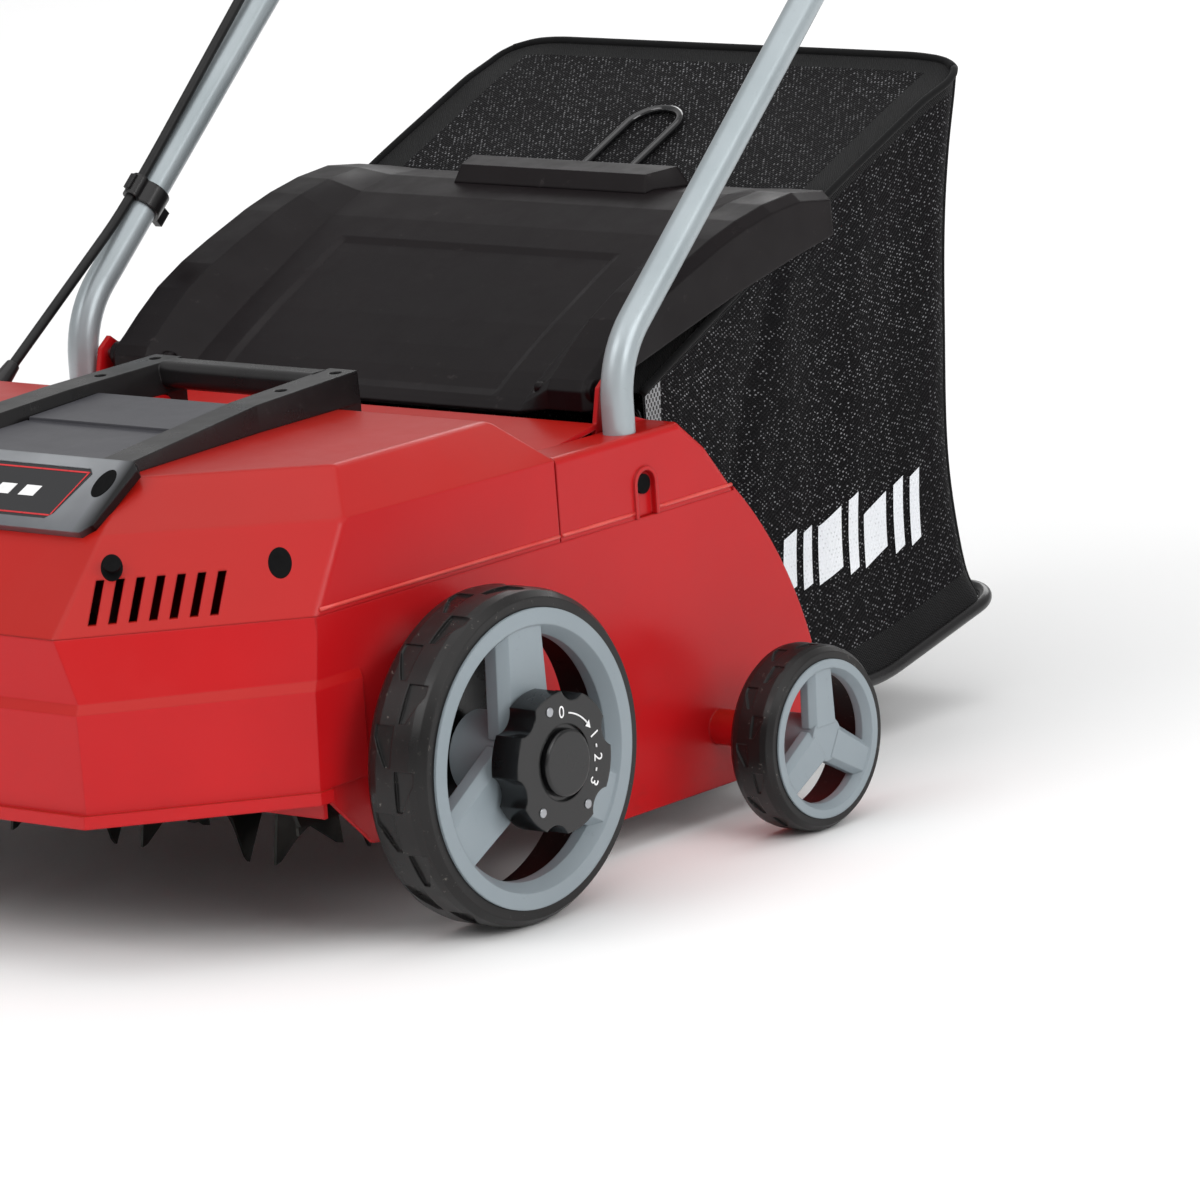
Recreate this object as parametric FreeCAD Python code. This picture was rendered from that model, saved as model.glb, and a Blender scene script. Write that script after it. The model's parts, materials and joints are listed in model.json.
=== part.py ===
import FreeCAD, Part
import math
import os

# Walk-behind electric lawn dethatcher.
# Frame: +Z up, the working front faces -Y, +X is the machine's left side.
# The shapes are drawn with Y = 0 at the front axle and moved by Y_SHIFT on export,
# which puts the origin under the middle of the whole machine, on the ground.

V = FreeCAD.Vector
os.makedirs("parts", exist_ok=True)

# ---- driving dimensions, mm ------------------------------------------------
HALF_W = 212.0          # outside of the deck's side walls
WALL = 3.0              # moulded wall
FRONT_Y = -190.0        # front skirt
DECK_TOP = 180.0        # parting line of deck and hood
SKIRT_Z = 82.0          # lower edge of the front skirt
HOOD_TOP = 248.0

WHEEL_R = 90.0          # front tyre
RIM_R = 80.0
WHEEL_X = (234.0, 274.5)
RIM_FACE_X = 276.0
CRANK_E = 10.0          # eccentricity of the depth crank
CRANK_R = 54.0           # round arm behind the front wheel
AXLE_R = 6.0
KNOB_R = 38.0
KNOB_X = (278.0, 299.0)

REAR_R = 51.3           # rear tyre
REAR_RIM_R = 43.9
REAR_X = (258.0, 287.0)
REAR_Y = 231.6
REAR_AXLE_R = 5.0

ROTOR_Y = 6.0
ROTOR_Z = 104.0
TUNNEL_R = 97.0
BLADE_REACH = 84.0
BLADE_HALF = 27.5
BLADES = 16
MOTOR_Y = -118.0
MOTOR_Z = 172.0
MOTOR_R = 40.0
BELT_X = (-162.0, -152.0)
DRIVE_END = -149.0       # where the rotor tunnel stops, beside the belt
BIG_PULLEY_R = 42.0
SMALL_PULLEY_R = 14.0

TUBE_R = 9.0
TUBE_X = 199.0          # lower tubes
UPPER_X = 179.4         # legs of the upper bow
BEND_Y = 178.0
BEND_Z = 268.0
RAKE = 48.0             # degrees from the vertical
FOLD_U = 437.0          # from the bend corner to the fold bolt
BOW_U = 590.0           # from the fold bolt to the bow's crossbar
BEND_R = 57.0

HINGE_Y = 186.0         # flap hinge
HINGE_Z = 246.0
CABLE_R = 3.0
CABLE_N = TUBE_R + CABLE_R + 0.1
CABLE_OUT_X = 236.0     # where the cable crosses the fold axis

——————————

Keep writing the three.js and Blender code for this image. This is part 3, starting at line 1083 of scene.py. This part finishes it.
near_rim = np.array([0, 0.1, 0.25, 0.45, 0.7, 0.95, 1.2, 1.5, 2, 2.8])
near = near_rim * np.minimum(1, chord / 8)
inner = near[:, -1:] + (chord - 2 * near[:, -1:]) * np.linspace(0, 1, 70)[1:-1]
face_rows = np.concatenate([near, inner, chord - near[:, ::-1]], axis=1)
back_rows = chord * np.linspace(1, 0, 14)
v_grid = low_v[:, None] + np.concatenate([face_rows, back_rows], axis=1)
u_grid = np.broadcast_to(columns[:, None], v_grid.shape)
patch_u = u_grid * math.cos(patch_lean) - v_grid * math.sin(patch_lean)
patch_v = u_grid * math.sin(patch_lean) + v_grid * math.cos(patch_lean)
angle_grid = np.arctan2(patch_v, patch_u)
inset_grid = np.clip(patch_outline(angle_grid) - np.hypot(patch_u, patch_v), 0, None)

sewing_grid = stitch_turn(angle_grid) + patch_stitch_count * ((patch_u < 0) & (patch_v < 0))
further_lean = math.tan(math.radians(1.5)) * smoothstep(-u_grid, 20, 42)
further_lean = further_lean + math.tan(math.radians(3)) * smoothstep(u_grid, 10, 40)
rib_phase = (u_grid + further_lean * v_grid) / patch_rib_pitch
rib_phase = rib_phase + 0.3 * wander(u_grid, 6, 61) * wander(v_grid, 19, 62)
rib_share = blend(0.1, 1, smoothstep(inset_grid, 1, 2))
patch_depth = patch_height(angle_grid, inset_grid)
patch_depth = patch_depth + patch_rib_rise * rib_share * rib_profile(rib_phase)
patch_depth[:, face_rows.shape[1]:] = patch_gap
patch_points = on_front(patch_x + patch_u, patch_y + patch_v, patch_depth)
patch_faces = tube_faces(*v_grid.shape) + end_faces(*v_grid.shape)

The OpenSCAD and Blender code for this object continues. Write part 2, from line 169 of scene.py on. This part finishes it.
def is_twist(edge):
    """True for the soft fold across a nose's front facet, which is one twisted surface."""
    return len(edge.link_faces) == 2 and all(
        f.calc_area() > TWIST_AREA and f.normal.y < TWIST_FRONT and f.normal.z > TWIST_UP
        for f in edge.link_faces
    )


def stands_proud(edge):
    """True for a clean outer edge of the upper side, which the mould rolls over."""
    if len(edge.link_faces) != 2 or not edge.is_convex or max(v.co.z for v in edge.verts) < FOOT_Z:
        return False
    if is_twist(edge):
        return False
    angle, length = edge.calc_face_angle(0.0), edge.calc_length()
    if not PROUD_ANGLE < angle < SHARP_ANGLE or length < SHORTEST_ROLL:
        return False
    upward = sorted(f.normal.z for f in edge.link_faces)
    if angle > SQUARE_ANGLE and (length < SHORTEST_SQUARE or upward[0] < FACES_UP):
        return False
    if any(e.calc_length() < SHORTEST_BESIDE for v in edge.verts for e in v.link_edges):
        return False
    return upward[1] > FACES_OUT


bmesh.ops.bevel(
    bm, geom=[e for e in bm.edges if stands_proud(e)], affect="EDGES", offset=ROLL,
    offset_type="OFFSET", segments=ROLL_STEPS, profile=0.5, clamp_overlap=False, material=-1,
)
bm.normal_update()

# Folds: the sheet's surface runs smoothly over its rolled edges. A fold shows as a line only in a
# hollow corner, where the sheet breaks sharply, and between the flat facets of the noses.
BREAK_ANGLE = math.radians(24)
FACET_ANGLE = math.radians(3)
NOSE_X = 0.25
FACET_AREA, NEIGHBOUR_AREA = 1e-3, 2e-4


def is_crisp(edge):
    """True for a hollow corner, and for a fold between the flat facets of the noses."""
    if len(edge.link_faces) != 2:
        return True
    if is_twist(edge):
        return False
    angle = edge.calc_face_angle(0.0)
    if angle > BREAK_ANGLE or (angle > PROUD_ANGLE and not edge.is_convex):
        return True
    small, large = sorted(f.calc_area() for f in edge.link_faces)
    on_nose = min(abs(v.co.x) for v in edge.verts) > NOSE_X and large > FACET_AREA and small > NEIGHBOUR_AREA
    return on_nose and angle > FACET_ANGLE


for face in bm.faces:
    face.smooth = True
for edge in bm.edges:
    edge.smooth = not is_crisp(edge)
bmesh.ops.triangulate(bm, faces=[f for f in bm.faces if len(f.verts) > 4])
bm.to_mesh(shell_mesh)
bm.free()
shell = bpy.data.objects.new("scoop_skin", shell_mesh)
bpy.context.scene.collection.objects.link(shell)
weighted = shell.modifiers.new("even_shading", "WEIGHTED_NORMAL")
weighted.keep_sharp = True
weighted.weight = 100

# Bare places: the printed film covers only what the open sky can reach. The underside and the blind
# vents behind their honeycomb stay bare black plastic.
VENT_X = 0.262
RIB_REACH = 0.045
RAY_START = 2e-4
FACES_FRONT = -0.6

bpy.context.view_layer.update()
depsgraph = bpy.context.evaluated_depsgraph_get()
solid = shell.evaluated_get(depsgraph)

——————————

● THE EXERCISE: From the listing above, collect each line in which the string "scene" appears.

● TASK ANSWER:
Recreate this object as parametric FreeCAD Python code. This picture was rendered from that model, saved as model.glb, and a Blender scene script. Write that script after it. The model's parts, materials and joints are listed in model.json.
Keep writing the three.js and Blender code for this image. This is part 3, starting at line 1083 of scene.py. This part finishes it.
The OpenSCAD and Blender code for this object continues. Write part 2, from line 169 of scene.py on. This part finishes it.
bpy.context.scene.collection.objects.link(shell)